Livestock, especially beef and dairy, produce more emissions than plant-based alternatives. A vegan diet focuses on consuming plant-based foods and avoiding animal products, and it can be a powerful solution for reducing one’s carbon footprint.

Eating organic and local foods also contributes to a smaller carbon footprint. When food is locally sourced, transportation emissions are reduced.

Organic farming practices minimise the use of synthetic fertilisers and other chemicals. You can support a more sustainable food production system by choosing organic and local foods.

Consumer habits and waste reduction

Waste reduction efforts, such as participating in recycling or compost programs, can substantially decrease waste sent to landfills and reduce one’s environmental impact.

For example, composting organic waste like food scraps can create nutrient-rich compost that can be reused in gardens, reducing the need for synthetic fertilisers.

Recycling can reduce the amount of new raw materials being extracted, and upcycling can give a new purpose to old items, such as using old T-shirts to create tote bags or turning old newspapers into homemade paper mâché.

Another critical factor is the production and consumption of fast fashion.

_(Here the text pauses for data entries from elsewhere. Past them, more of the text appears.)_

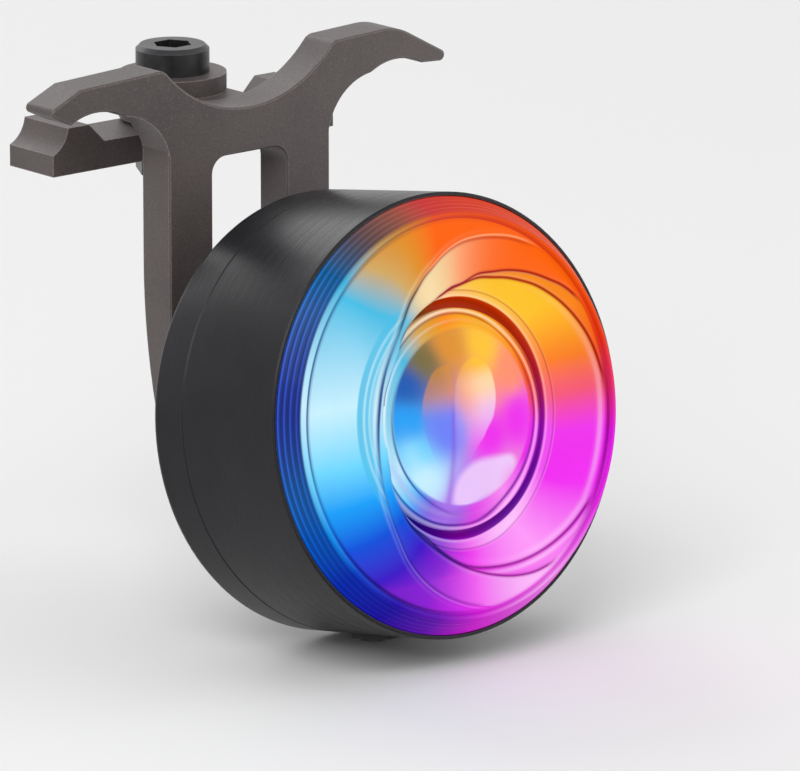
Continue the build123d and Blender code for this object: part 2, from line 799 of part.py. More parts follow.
# Reflector: white dish ring over the chips, with a collar round the centre chip
with BuildPart() as reflector:
    with BuildSketch(lamp_section):
        with BuildLine():
            Polyline(
                (0, -led_board_depth),
                (board_radius, -led_board_depth),
                (board_radius, -led_board_depth + reflector_flange_thickness),
                (reflector_radius, -led_board_depth + reflector_flange_thickness),
                (reflector_radius, reflector_front),
                (reflector_radius - reflector_outer_wall, reflector_front),
                (chip_circle + chip_window / 2 + reflector_draft, -led_board_depth + reflector_floor),
                (reflector_ring_inner + reflector_ring_wall + reflector_draft, -led_board_depth + reflector_floor),
                (reflector_ring_inner + reflector_ring_wall, reflector_front),
                (reflector_ring_inner, reflector_front),
                (centre_chip_size, -led_board_depth + reflector_floor),
                (0, -led_board_depth + reflector_floor),
                close=True,
            )
        make_face()
    revolve(axis=lamp_axis)
    with BuildSketch(lamp_plane(-led_board_depth)):
        with PolarLocations(chip_circle, chip_count):
            Rectangle(chip_window, chip_window)
        Rectangle(centre_chip_size + 2 * centre_window_play, centre_chip_size + 2 * centre_window_play)
    extrude(amount=reflector_floor, mode=Mode.SUBTRACT)
save(reflector.part, "reflector")

# Board that carries the light-emitting chips, on the drum's ledge
with BuildPart() as led_board:
    with BuildSketch(lamp_plane(led_board_back)):
        Circle(board_radius)
    extrude(amount=led_board_thickness)
save(led_board.part, "led_board")

# Ring of colour chips under the swirl lens
with BuildPart() as ring_leds:
    with BuildSketch(lamp_plane(-led_board_depth)):
        with PolarLocations(chip_circle, chip_count):
            RectangleRounded(chip_size, chip_size, chip_corner)
    extrude(amount=chip_height)
save(ring_leds.part, "ring_leds")

# Centre chip under the dome
with BuildPart() as centre_led:
    with BuildSketch(lamp_plane(-led_board_depth)):
        RectangleRounded(centre_chip_size, centre_chip_size, chip_corner)
    extrude(amount=chip_height)
save(centre_led.part, "centre_led")

# Main board, clamped between the drum's bosses and the cover's spigot
with BuildPart() as main_board:
    with BuildSketch(lamp_plane(main_board_back)):
        Circle(board_radius)
        with PolarLocations(boss_circle, cover_screw_count, start_angle=cover_screw_start):
            Circle(cover_screw_diameter / 2 + hole_play, mode=Mode.SUBTRACT)
    extrude(amount=main_board_thickness)
save(main_board.part, "main_board")

# Controller and motion sensor chips on the back of the main board
with BuildPart() as board_chips:
    with BuildSketch(lamp_plane(main_board_back - controller_height)):
        Rectangle(controller_size, controller_size)
        with Locations((sensor_x, 0), (-sensor_x, 0)):
            Rectangle(sensor_size, sensor_size)
    extrude(amount=controller_height)
save(board_chips.part, "board_chips")

# Foam pad that the cell is stuck down with
boss_side = boss_circle * math.cos(math.radians(cover_screw_start - 60))
battery_width = 2 * (boss_side - screw_boss_radius - battery_side_gap)
battery_centre_y = boss_circle - screw_boss_radius - battery_top_gap - battery_height / 2
with BuildPart() as battery_pad:
    with BuildSketch(lamp_plane(main_board_front)):
        with Locations((0, battery_centre_y)):
            Rectangle(battery_width - 2 * pad_inset, battery_height - 2 * pad_inset)
    extrude(amount=pad_thickness)
save(battery_pad.part, "battery_pad")

# Flat rechargeable cell
battery_back = main_board_front + pad_thickness
battery_thickness = led_board_back - battery_front_gap - battery_back
with BuildPart() as battery:
    with BuildSketch(lamp_plane(battery_back)):
        with Locations((0, battery_centre_y)):
            RectangleRounded(battery_width, battery_height, battery_corner)
    extrude(amount=battery_thickness)
save(battery.part, "battery")

# Pin header that joins the two boards
with BuildPart() as board_link:
    with BuildSketch(lamp_plane(main_board_front)):
        with Locations((link_edge - bore_radius, 0)):
            Rectangle(link_width, link_length)
    extrude(amount=led_board_back - main_board_front)
save(board_link.part, "board_link")

# Charging socket at the lower edge of the main board, its mouth facing down
socket_plane = below_plane(bore_radius - socket_mouth - socket_mouth_gap)
with BuildPart() as charging_socket:
    with BuildSketch(socket_plane):
        SlotOverall(socket_width, socket_height)
    extrude(amount=-socket_length)
    with BuildSketch(socket_plane):
        SlotOverall(socket_width - 2 * socket_wall, socket_height - 2 * socket_wall)
    extrude(amount=-socket_length + socket_end_wall, mode=Mode.SUBTRACT)
    with BuildSketch(socket_plane.offset(-socket_length + socket_end_wall)):
        Rectangle(tongue_width, tongue_height)
    extrude(amount=tongue_length)
save(charging_socket.part, "charging_socket")

# Rubber flap over the charging port: skin in the pocket, with a rolled edge on its hinge line at
# the right, plug in the port and finger tab at the left
flap_roll = flap_thickness / 2
hinge_x = flap_length / 2 - flap_roll
flap_side = Plane(
    origin=lamp_point(0, -pocket_radius, socket_level - flap_width / 2),
    x_dir=lamp_right,
    z_dir=lamp_forward,
)
with BuildPart() as port_flap:
    with BuildSketch(flap_side):
        with Locations(((hinge_x - flap_length / 2) / 2, -flap_roll)):
            Rectangle(hinge_x + flap_length / 2, flap_thickness)
        with Locations((hinge_x, -flap_roll)):
            Circle(flap_roll)
    extrude(amount=flap_width)
    free_edges = edges().filter_by(lamp_axis_up).sort_by(Axis.X)[:2]
    fillet(free_edges, radius=flap_corner)
    with BuildSketch(below_plane(pocket_radius)):
        SlotOverall(
            socket_width + 2 * port_play - 2 * flap_plug_inset,
            socket_height + 2 * port_play - 2 * flap_plug_inset,
        )
    extrude(amount=-flap_plug_depth)
    with BuildSketch(below_plane(pocket_radius + flap_thickness)):
        with Locations((-flap_length / 2 + flap_tab, 0)):
            Rectangle(flap_tab, flap_width / 2)
    extrude(amount=flap_tab_height)
save(port_flap.part, "port_flap")

# Power button: cap in the drum's side hole, kept in by a flange inside the wall
with BuildPart() as power_button:
    with BuildSketch(side_plane(flange_outer_x)):
        SlotOverall(button_length - 2 * button_play, button_width - 2 * button_play)
    extrude(amount=drum_radius + button_proud - flange_outer_x)
    fillet(edges().group_by(Axis.X)[-1], radius=button_round)
    with BuildSketch(side_plane(drum_radius + button_proud)):
        SlotOverall(button_length - 2 * button_dish_inset, button_width - 2 * button_dish_inset)
    extrude(amount=-button_dish, mode=Mode.SUBTRACT)
    with BuildSketch(side_plane(flange_outer_x - button_flange_thickness)):
        SlotOverall(flange_length, button_width + 2 * button_lip)
    extrude(amount=button_flange_thickness)
save(power_button.part, "power_button")

# Tactile switch on the main board, its stem facing the button
stem_end_x = flange_outer_x - button_flange_thickness - button_travel - switch_gap
with BuildPart() as tactile_switch:
    switch_side = stem_end_x - switch_stem_length
    with BuildSketch(lamp_plane(main_board_front)):
        with Locations((switch_side - switch_depth / 2, 0)):
            Rectangle(switch_depth, switch_width)
    extrude(amount=switch_height)
    with BuildSketch(side_plane(switch_side)):
        Circle(switch_stem / 2)
    extrude(amount=switch_stem_length)
save(tactile_switch.part, "tactile_switch")
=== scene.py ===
import math
import bpy
import numpy as np
from mathutils import Matrix, Vector


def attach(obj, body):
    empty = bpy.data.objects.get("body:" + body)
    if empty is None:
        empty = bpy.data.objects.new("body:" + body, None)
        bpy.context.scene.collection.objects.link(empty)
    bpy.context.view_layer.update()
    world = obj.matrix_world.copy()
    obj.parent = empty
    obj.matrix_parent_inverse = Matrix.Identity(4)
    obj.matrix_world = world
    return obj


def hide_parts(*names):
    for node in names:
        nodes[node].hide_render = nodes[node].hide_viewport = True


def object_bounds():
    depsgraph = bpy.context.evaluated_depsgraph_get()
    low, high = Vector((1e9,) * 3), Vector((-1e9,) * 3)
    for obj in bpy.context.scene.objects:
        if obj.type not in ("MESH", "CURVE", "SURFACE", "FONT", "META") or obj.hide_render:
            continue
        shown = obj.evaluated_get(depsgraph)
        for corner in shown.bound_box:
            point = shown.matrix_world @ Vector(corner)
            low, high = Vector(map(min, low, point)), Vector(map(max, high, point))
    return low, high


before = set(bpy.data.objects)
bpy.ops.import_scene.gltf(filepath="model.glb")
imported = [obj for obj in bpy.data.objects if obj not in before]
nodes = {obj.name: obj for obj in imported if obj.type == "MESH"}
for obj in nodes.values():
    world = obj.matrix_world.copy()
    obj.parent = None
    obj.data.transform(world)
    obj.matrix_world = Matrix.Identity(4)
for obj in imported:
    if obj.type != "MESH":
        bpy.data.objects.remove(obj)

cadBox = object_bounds()
mm = 0.001

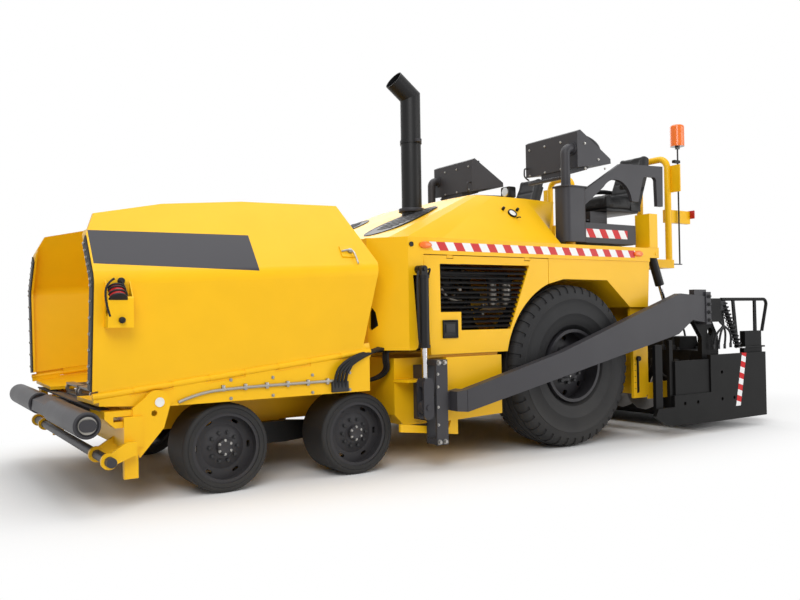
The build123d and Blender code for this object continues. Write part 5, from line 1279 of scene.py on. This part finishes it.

It has a significant environmental impact due to the rapid production of low-quality clothing that ends up in landfills after only a few uses. You can reduce your carbon footprint by shifting to more sustainable and durable clothing options.

Making small changes in daily life, like using reusable utensils or shopping bags, can also help reduce waste generation. More sustainable choices in purchasing behaviours can lead to a greener lifestyle and contribute to reducing one’s carbon footprint.